By Sarah Bradley
I was an ugly mother today.
I didn’t need a mirror to see it. I could feel the ugliness rolling off me like a thick fog, a cloud of contagion infecting the rest of the house. Motherhood is rarely pretty; anyone who’s been in the trenches of raising small children will tell you that. There are beautiful moments, of course, but even those are often forged in the fire of something difficult or terrifying or gut-wrenching. When you love someone as much as a mother loves her child, nothing about that love is easy. Even the beautiful parts.
But today wasn’t just “not pretty.” Today was ugly, the kind of day that surfaces when everyone is overtired or stressed or full of cabin fever or just plain overwhelmed by life. What started out as a few bumps in the road before breakfast turned into a fast-moving downward spiral by morning snack, and I couldn’t get a handle on it. None of my usual tricks for turning around sour moods and bad attitudes were working (even on myself).
By lunchtime, I was defeated. It felt awful to be miserable, but digging us all out of the misery seemed to require nothing less than a Herculean effort. And I was tired.
So instead of digging out, I let it take over. Soon, every one of my kids’ mistakes and requests felt like a personal attack made on purpose to irritate me. Of course you skipped your nap. Of course you need help buttoning your pants. Of course you can’t find your hat. I felt like a waitress, a servant, a maid and a trash receptacle. I wondered to myself how I ended up here: in this house, with these kids, living this life. My inner monologue was scathing and self-pitying, and it was beginning to swallow me up.
That’s when the guilt crept in.
I was an ugly mother today, and I don’t want to think about how I must look to my kids when I’m struggling to rise above whatever chaos they are creating to be a calm, collected adult. When I’m shooting daggers from my eyes because they asked me for water as soon as I sat down to rest. When I’m barely concealing the frustration in my voice after the one-hundredth refrain of “MOM-meeeee!” When I tell them they can’t have the toy/puzzle/craft/whatever they’re asking for, just because I don’t have the energy to take it out or clean it up or break up the inevitable fights it will cause.

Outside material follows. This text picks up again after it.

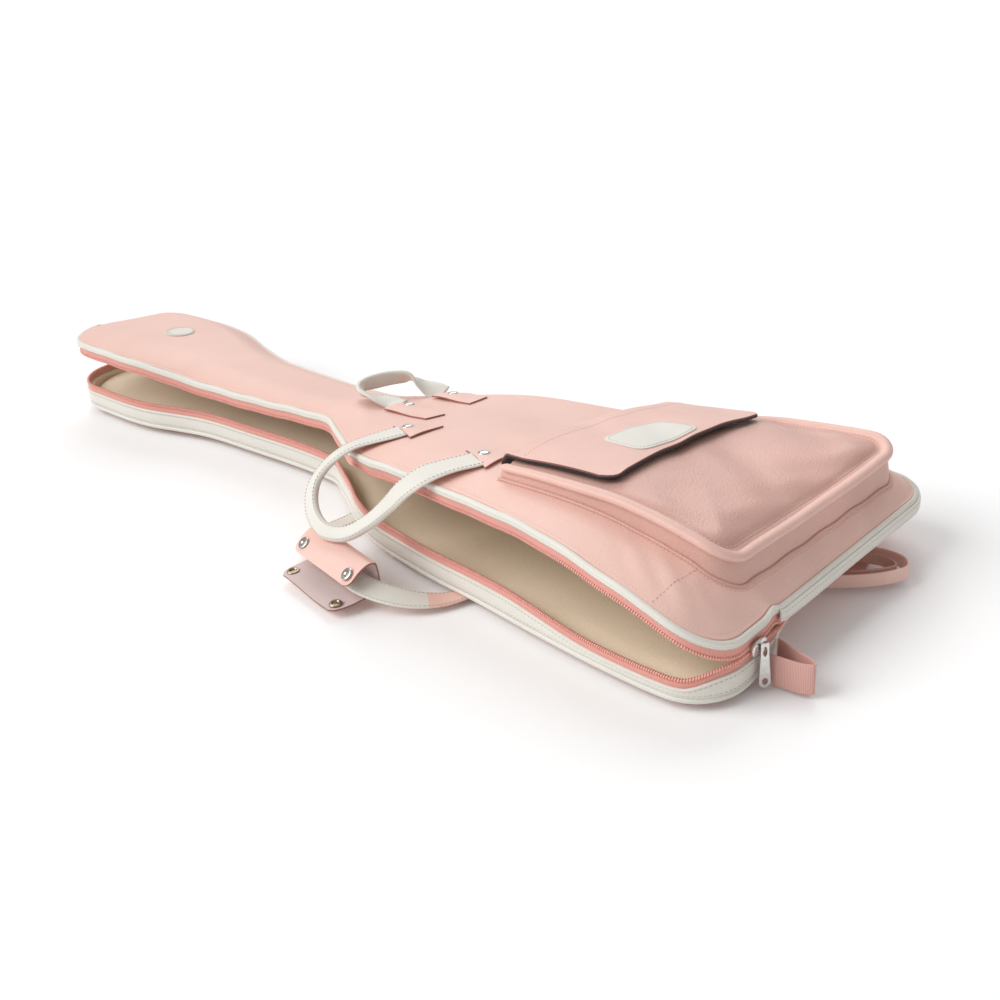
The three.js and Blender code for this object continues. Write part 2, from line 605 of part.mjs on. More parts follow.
const backHandleSection = [25, 3];
add('back_handle', strap(backHandle, backHandleSection, backHandleSection, 38), CREAM);

const plate = (x, y, low, high, length, width) => new THREE.BoxGeometry(length, width, high - low)
  .translate(x, y, (low + high) / 2);
for (const [end, x, y] of [['head', 41, -84], ['tail', 268, -102]]) {
  add(`back_handle_${end}_tab`, plate(x, y, 2.5, UNDER_BACK - 1.5 - GAP, 34, 34), LEATHER);
  const rivet = add(`back_handle_${end}_rivet`, domedCap(RIVET_RADIUS, 1.4), NICKEL);
  rivet.rotation.x = Math.PI;
  rivet.position.set(x, y, 2.2);
}

// The wrap is a wide folded sleeve: its lower half goes round the handle, its upper half snaps
// down on it and stands open here. Each half is given by its [out from the bag, height] section.
function wrapHalf(name, line, look) {
  const path = new THREE.CatmullRomCurve3(line.map(([v, z]) => new THREE.Vector3(v, z, 0)));
  const steps = 8;
  const faces = [-1, 1].map((side) => Array.from({ length: steps + 1 }, (_, i) => {
    const point = path.getPoint(i / steps);
    const along = path.getTangent(i / steps);
    const offset = (side * WRAP.thickness) / 2;
    return [point.x - offset * along.y, point.y + offset * along.x];
  }));
  const ring = [...faces[0], ...faces[1].reverse()];
  const outline = new THREE.Shape(ring.map(([v, z]) => new THREE.Vector2(v, z)));
  const body = new THREE.ExtrudeGeometry(outline, { depth: 2 * WRAP.halfLength, bevelEnabled: false });
  body.translate(0, 0, -WRAP.halfLength).rotateX(Math.PI / 2).rotateZ(WRAP_TURN - Math.PI / 2)
    .translate(WRAP.x, WRAP.y, 0);
  add(name, body, look);
}
const spineV = -15.6;
wrapHalf('wrap_upper', [[spineV, 47], [-8, 48.5], [5, 44], [20, 31]], LEATHER);
wrapHalf('wrap_lower', [[spineV, 45.2], [spineV - 1.6, 32], [spineV, 18], [2, 13], [41, 9.8]], SUEDE);
for (const [i, u] of [[1, -46], [2, 46]]) {
  const stud = add(`wrap_stud_${i}`, domedCap(RIVET_RADIUS, RIVET_HEIGHT + 1), NICKEL);
  stud.position.set(...wrapPoint(u, 13), 40.6);
  stud.rotation.set(0.72, 0, WRAP_TURN, 'ZYX');
  const socket = add(`wrap_socket_${i}`, domedCap(RIVET_RADIUS, RIVET_HEIGHT), BRASS);
  socket.position.set(...wrapPoint(u, 30), 12.6);
  socket.rotation.set(0.1, 0, WRAP_TURN, 'ZYX');
}

// ---------------------------------------------------------------- zip slider
const sliderFace = TAIL_END + COIL_RADIUS + GAP;
const closedZipHeight = TAPE_TOP + GAP + 2 * COIL_RADIUS + 0.15;
const sliderOutline = new THREE.Shape();
sliderOutline.absellipse(0, 0, 12, 8, 0, 2 * Math.PI);
const SLIDER_BEVEL = 0.8;
const sliderBody = new THREE.ExtrudeGeometry(sliderOutline, {
  depth: 5,
  bevelEnabled: true,
  bevelSize: SLIDER_BEVEL,
  bevelThickness: SLIDER_BEVEL,
  bevelSegments: 1,
  curveSegments: 10,
});
sliderBody.rotateY(Math.PI / 2).rotateX(Math.PI / 2)
  .translate(sliderFace + SLIDER_BEVEL, SLIDER_Y, closedZipHeight);
add('zip_slider', sliderBody, NICKEL);

// The pull is narrow where it hangs on the slider and widens to a round end with a hole.
const PULL_NECK = 4;
const PULL_TIP = 5;
const pullOutline = new THREE.Shape();
pullOutline.moveTo(-PULL_NECK, 0);
pullOutline.lineTo(PULL_NECK, 0);
pullOutline.lineTo(PULL_TIP, -PULL_LENGTH + PULL_TIP);
pullOutline.absarc(0, -PULL_LENGTH + PULL_TIP, PULL_TIP, 0, -Math.PI, true);
pullOutline.lineTo(-PULL_NECK, 0);
const pullHole = new THREE.Path();
pullHole.absellipse(0, -PULL_LENGTH + 7, 2.6, 3.6, 0, 2 * Math.PI);
pullOutline.holes.push(pullHole);
const pull = new THREE.ExtrudeGeometry(pullOutline, { depth: 1.8, bevelEnabled: false, curveSegments: 8 });
pull.rotateX(Math.PI / 2).rotateZ(Math.PI / 2)
  .translate(sliderFace + 7.7, SLIDER_Y, closedZipHeight + 6);
add('zip_pull', pull, NICKEL);

// ---------------------------------------------------------------- straps on the back
// The back panel lies on the two shoulder straps and on the webbing that ends at the tail.
const STRAP_TOP = FLOOR_TO_BACK - GAP;
function flatStrip(name, points, width, bottom, top, look, corner = 0.2) {
  const route = new THREE.CatmullRomCurve3(points.map(([x, y]) => new THREE.Vector3(x, y, 0)));
  const steps = 10;
  const middle = (bottom + top) / 2;
  const sections = [];
  for (let i = 0; i <= steps; i++) {
    const point = route.getPoint(i / steps);
    const along = route.getTangent(i / steps);
    const side = new THREE.Vector3(-along.y, along.x, 0);
    const ring = [[-1, 0], [-1 + corner, -1], [1 - corner, -1], [1, 0], [1 - corner, 1], [-1 + corner, 1]];
    sections.push(ring.map(([a, b]) => point.clone().addScaledVector(side, (a * width) / 2)
      .setZ(middle + (b * (top - bottom)) / 2)));
  }
  add(name, sweep(sections), look);
}
const WEBBING_WIDTH = 38;
for (const [side, sign] of [['near', -1], ['far', 1]]) {
  const lane = sign * 38;
  flatStrip(`shoulder_strap_${side}`, [[-40, lane * 0.86], [120, lane], [300, lane * 1.2]], 56, 0,
    STRAP_TOP, LEATHER);
  flatStrip(`strap_webbing_${side}`, [[345, lane * 1.3], [450, lane * 1.9], [575, sign * 100]],
    WEBBING_WIDTH, 3.6, 6, WEBBING, 0.05);
  flatStrip(`strap_anchor_${side}`, [[-92, lane * 0.82], [-44, lane * 0.86]], 50, 3, STRAP_TOP,
    LEATHER, 0.05);
  // Ladder buckle between the padded strap and its webbing.
  const slots = [-8, 8].map((x) => new THREE.BoxGeometry(8, 40, 9).translate(x, 0, 0));
  add(`strap_buckle_${side}`, cutAway(new THREE.BoxGeometry(36, 50, 5), ...slots)
    .rotateZ(sign * 0.06).translate(321.5, lane * 1.25, 4), BLACK);
}

// Loose ends that show past the tail: a loop at the near corner and one from under the far side.
const upright = (x, y, z) => [x, y, z, 0, 0, 1];
add('corner_loop', strap([[599, -101, 19], [622, -108, 20], [644, -116, 21], [645, -122, 21],
  [622, -125, 20], [599, -124, 19]].map((p) => upright(...p)), [30, 2], [30, 2], 20), WEBBING);
add('far_strap_loop', strap([[560, 110, 17], [588, 118, 17], [612, 113, 17], [620, 100, 17],
  [612, 82, 17], [592, 62, 16], [562, 40, 16]].map((p) => upright(...p)), [15, 2], [15, 2], 20), WEBBING);
add('far_strap_inner_loop', strap([[566, 101, 17], [590, 107, 17], [606, 102, 17], [609, 96, 17],
  [600, 82, 17], [584, 68, 16], [566, 56, 16]].map((p) => upright(...p)), [13, 2], [13, 2], 16), WEBBING);

// Origin under the middle of the bag's bounding box.
bag.position.set(-CENTRE[0], -CENTRE[1], 0);

export default bag;
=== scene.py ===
import math

import bmesh
import bpy
import numpy as np
from mathutils import Matrix, Vector


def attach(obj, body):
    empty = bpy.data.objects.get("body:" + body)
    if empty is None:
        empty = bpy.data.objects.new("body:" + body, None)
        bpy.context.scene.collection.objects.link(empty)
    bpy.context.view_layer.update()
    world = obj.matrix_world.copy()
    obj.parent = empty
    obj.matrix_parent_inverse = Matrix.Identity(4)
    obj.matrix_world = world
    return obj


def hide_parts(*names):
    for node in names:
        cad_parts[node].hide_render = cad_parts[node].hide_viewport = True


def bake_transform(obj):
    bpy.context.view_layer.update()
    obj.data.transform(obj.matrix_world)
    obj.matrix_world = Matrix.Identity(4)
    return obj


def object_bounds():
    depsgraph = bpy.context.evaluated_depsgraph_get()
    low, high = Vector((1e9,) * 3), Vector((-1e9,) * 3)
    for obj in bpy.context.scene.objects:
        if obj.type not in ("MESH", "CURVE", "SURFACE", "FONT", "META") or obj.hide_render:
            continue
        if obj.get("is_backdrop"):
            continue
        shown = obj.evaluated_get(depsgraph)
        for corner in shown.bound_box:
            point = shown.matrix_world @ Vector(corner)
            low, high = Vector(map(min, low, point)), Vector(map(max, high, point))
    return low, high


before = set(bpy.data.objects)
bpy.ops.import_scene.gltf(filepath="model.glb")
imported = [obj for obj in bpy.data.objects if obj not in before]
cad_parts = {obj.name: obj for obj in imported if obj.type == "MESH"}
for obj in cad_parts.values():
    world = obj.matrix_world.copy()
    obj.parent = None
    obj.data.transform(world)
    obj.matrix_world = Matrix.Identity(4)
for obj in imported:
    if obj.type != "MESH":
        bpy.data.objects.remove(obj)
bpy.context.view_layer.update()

# A padded gig bag on its back, with its zip run open. Lengths are in millimetres in the bag's
# own layout, as in the CAD source, and become metres about the row's origin in `to_row`.
CENTRE = (31.7, -38.0, 0.0)


def to_row(points):
    """Points in the bag's own millimetres as metres in the row's frame."""
    return (np.asarray(points, float) - CENTRE) / 1000.0


# ---------------------------------------------------------------- camera, light and floor
CAMERA_PLACE = (1154, -1012, 723)
CAMERA_TURN = (44.39, 26.65, -5.09)       # azimuth, elevation and roll in degrees
CAMERA_LENS = 49.3
FLOOR_SIZE = 300                          # metres, so that its edge is never seen


def aim(azimuth, elevation, roll):
    """The turn of a camera that looks back along these angles."""
    a, e, r = (math.radians(v) for v in (azimuth, elevation, roll))
    back = Vector((math.sin(a) * math.cos(e), -math.cos(a) * math.cos(e), math.sin(e)))
    right = Vector((math.cos(a), math.sin(a), 0))
    up = back.cross(right)
    right_rolled = right * math.cos(r) + up * math.sin(r)
    up_rolled = up * math.cos(r) - right * math.sin(r)
    return Matrix((right_rolled, up_rolled, back)).transposed().to_quaternion()


camera = bpy.data.objects.new("camera", bpy.data.cameras.new("camera"))
bpy.context.scene.collection.objects.link(camera)
camera.data.sensor_width = 36
camera.data.lens = CAMERA_LENS
camera.data.clip_end = 50
camera.location = to_row(CAMERA_PLACE)
camera.rotation_mode = "QUATERNION"
camera.rotation_quaternion = aim(*CAMERA_TURN)
bpy.context.scene.camera = camera


def sun(name, towards, strength, angle):
    """Soft even light that shines from the direction `towards`."""
    light = bpy.data.objects.new(name, bpy.data.lights.new(name, "SUN"))
    bpy.context.scene.collection.objects.link(light)
    light.data.energy = strength
    light.data.angle = math.radians(angle)
    light.location = Vector(towards) * 3
    light.rotation_mode = "QUATERNION"
    light.rotation_quaternion = Vector(towards).to_track_quat("Z", "Y")


sun("key_light", (-0.52, -0.58, 0.64), 2.0, 45)
sun("back_light", (-0.5, 0.6, 0.7), 0.85, 40)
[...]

I don’t want to know what my kids think of me, in those moments of mother failure, when I can’t be the person they want or need me to be. That’s my job: to set aside however I might be feeling and be their mother. Even when one of my kids is in the middle of an earth-shattering tantrum, or the toddler is taking off his diaper for the third time, or my brain is so clouded by my neverending to-do list that I can barely remember my own name. I’m supposed to compartmentalize and pretend that the child asking me to help him build a block tower didn’t just come out of time out for screaming that he hated me. Mothers are supposed to transcend all that.
But some days I just can’t. On those days, I feel ugly. Ugly for yelling and refusing to be flexible. Ugly for stomping through the house, complaining that no one is listening, muttering that I can’t even get five minutes to myself. Ugly for being bitter and ungrateful and not setting a better example of how to cope with tough emotions. Ugly for crying in the bathroom and counting down the minutes until bedtime. Ugly for thinking that I’m owed anything from my children, least of all a guaranteed amount of peace and quiet every day.
Mothers get a reputation for having superpowers, but I never feel more human than I do on ugly days. They’re a challenging reminder that I might be doing too much or setting too high expectations for myself and my kids. They’re a call to action, a demand to drop everything I’m doing and just be a mother—not a housekeeper or chef or writer or some long-lost version of myself that used to be able to spend her days however she wished.
And usually, the simple act of just being a mother is what we all need. I pull the toddler onto my lap and ask him to choose a book for us to read together. I kneel down in front of a whining child to say that I’m listening and I want to help him. I grab whichever kid is within reach and give him a really good hug—the kind of hug that fills us both up and reminds us how much love is there between us, even if neither one of us is acting much like it that day.
The ugly days leave me with plenty of regret and self-loathing, not to mention a wealth of doubt about my mothering abilities. On ugly days, I worry that I’ve scarred my kids for life or somehow made them feel unwelcome in our family as they are—with flaws and faults and many, many things left to learn. They are still little. I forget that way too often.
What I don’t forget, though, is that I am their mother no matter what; for better or worse, I’m not going anywhere.
I was an ugly mother today, but after my kids went to bed, I snuck into their rooms and watched them sleep. I put my hand on their backs and felt them breathing. I silently apologized for all the ways in which I failed them and promised to do better tomorrow.
That’s really what mothering is about: having your best and worst moments all at once, wrestling with painful self-doubt, clinging to the crushing love you feel for your kids, and then waking up to do it all again the next day.
I was an ugly mother today, but I will still be here tomorrow—and that is beautiful.